EXERCISE DESCRIPTION ▸ Repeat each line word for word.
+++ DATA BLOCK +++
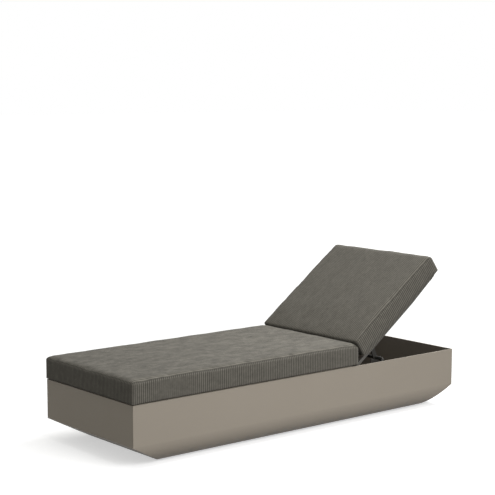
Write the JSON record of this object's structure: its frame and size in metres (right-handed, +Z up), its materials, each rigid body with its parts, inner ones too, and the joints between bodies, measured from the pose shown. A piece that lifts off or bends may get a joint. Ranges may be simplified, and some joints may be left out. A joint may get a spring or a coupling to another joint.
{
  "type": "spa relaxation lounger",
  "caption": "Flat relaxation lounger: sheet metal tub base with sloped ends, thick seat and back cushions, and a backrest that tilts on a folding prop.",
  "frame": {"origin": "on the floor under the middle of the base", "axes": "+X towards the head end, +Y to the sitter's right, +Z up"},
  "size_m": [2, 0.7, 0.7753],
  "materials": {
    "shell": "satin powder coat, taupe",
    "frames": "satin powder coat, taupe",
    "deck_panels": "satin powder coat, taupe",
    "dark_steel": "matt powder coat, near black",
    "prop_steel": "brushed",
    "fasteners": "satin",
    "nylon": "matt black",
    "floor_rubber": "matt black",
    "buffer_rubber": "matt black",
    "cushion_cover": "ribbed woven cover, grey"
  },
  "bodies": {
    "base": {"shell_skin": "shell", "foot_end_panel": "shell", "head_end_panel": "shell", "floor_strip_foot": "floor_rubber", "floor_strip_head": "floor_rubber", "seat_ledge_left": "frames", "seat_ledge_right": "frames", "back_ledge_left": "frames", "back_ledge_right": "frames", "foot_ledge": "frames", "bearer_foot": "frames", "bearer_middle": "frames", "hinge_beam": "frames", "seat_side_bar_left": "frames", "seat_side_bar_right": "frames", "seat_foot_rail": "frames", "seat_rear_rail": "frames", "seat_centre_bar": "frames", "seat_panel": "deck_panels", "seat_pads": "buffer_rubber", "hinge_bracket_left": "dark_steel", "hinge_bracket_right": "dark_steel", "hinge_pin_left": "fasteners", "hinge_pin_right": "fasteners", "hinge_nuts_and_washers": "fasteners", "bracket_screws": "fasteners", "rack_left": "dark_steel", "rack_right": "dark_steel", "rack_studs_and_nuts": "fasteners", "back_buffers": "buffer_rubber", "seat_cushion": "cushion_cover"},
    "backrest": {"back_side_bar_left": "frames", "back_side_bar_right": "frames", "back_bottom_rail": "frames", "back_middle_rail": "frames", "back_top_rail": "frames", "back_centre_bar_lower": "frames", "back_centre_bar_upper": "frames", "back_panel": "deck_panels", "hinge_bush_left": "nylon", "hinge_bush_right": "nylon", "prop_lug_left": "prop_steel", "prop_lug_right": "prop_steel", "prop_pin_left": "fasteners", "prop_pin_right": "fasteners", "back_cushion": "cushion_cover", "back_cover_band": "cushion_cover"},
    "prop": {"prop_arm_left": "prop_steel", "prop_arm_right": "prop_steel", "prop_crossbar": "prop_steel", "crossbar_plugs": "nylon", "crossbar_sleeve_left": "nylon", "crossbar_sleeve_right": "nylon"}
  },
  "joints": [
    {"name": "backrest_hinge", "type": "hinge", "parent": "base", "child": "backrest", "pos_m": [0.321, 0, 0.2775], "axis": [0, -1, 0], "range_deg": [-36, 0]},
    {"name": "prop_pivot", "type": "hinge", "parent": "backrest", "child": "prop", "pos_m": [0.54694, 0, 0.41941], "axis": [0, 1, 0], "range_deg": [-102.5, 0.5]}
  ],
  "couplings": [
    {"joint": "prop_pivot", "follows": "backrest_hinge", "ratio": 2.84}
  ]
}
+++
TASK OUTPUT ▸
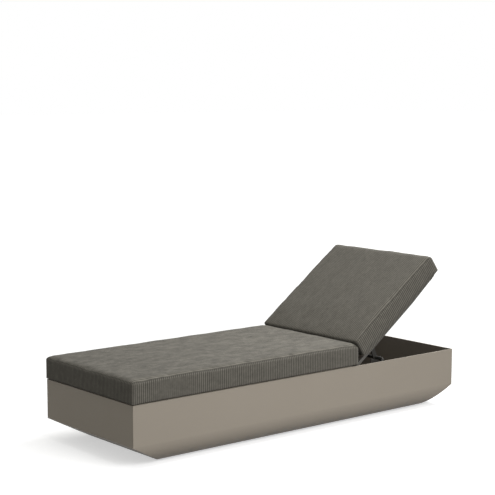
Write the JSON record of this object's structure: its frame and size in metres (right-handed, +Z up), its materials, each rigid body with its parts, inner ones too, and the joints between bodies, measured from the pose shown. A piece that lifts off or bends may get a joint. Ranges may be simplified, and some joints may be left out. A joint may get a spring or a coupling to another joint.
{
  "type": "spa relaxation lounger",
  "caption": "Flat relaxation lounger: sheet metal tub base with sloped ends, thick seat and back cushions, and a backrest that tilts on a folding prop.",
  "frame": {"origin": "on the floor under the middle of the base", "axes": "+X towards the head end, +Y to the sitter's right, +Z up"},
  "size_m": [2, 0.7, 0.7753],
  "materials": {
    "shell": "satin powder coat, taupe",
    "frames": "satin powder coat, taupe",
    "deck_panels": "satin powder coat, taupe",
    "dark_steel": "matt powder coat, near black",
    "prop_steel": "brushed",
    "fasteners": "satin",
    "nylon": "matt black",
    "floor_rubber": "matt black",
    "buffer_rubber": "matt black",
    "cushion_cover": "ribbed woven cover, grey"
  },
  "bodies": {
    "base": {"shell_skin": "shell", "foot_end_panel": "shell", "head_end_panel": "shell", "floor_strip_foot": "floor_rubber", "floor_strip_head": "floor_rubber", "seat_ledge_left": "frames", "seat_ledge_right": "frames", "back_ledge_left": "frames", "back_ledge_right": "frames", "foot_ledge": "frames", "bearer_foot": "frames", "bearer_middle": "frames", "hinge_beam": "frames", "seat_side_bar_left": "frames", "seat_side_bar_right": "frames", "seat_foot_rail": "frames", "seat_rear_rail": "frames", "seat_centre_bar": "frames", "seat_panel": "deck_panels", "seat_pads": "buffer_rubber", "hinge_bracket_left": "dark_steel", "hinge_bracket_right": "dark_steel", "hinge_pin_left": "fasteners", "hinge_pin_right": "fasteners", "hinge_nuts_and_washers": "fasteners", "bracket_screws": "fasteners", "rack_left": "dark_steel", "rack_right": "dark_steel", "rack_studs_and_nuts": "fasteners", "back_buffers": "buffer_rubber", "seat_cushion": "cushion_cover"},
    "backrest": {"back_side_bar_left": "frames", "back_side_bar_right": "frames", "back_bottom_rail": "frames", "back_middle_rail": "frames", "back_top_rail": "frames", "back_centre_bar_lower": "frames", "back_centre_bar_upper": "frames", "back_panel": "deck_panels", "hinge_bush_left": "nylon", "hinge_bush_right": "nylon", "prop_lug_left": "prop_steel", "prop_lug_right": "prop_steel", "prop_pin_left": "fasteners", "prop_pin_right": "fasteners", "back_cushion": "cushion_cover", "back_cover_band": "cushion_cover"},
    "prop": {"prop_arm_left": "prop_steel", "prop_arm_right": "prop_steel", "prop_crossbar": "prop_steel", "crossbar_plugs": "nylon", "crossbar_sleeve_left": "nylon", "crossbar_sleeve_right": "nylon"}
  },
  "joints": [
    {"name": "backrest_hinge", "type": "hinge", "parent": "base", "child": "backrest", "pos_m": [0.321, 0, 0.2775], "axis": [0, -1, 0], "range_deg": [-36, 0]},
    {"name": "prop_pivot", "type": "hinge", "parent": "backrest", "child": "prop", "pos_m": [0.54694, 0, 0.41941], "axis": [0, 1, 0], "range_deg": [-102.5, 0.5]}
  ],
  "couplings": [
    {"joint": "prop_pivot", "follows": "backrest_hinge", "ratio": 2.84}
  ]
}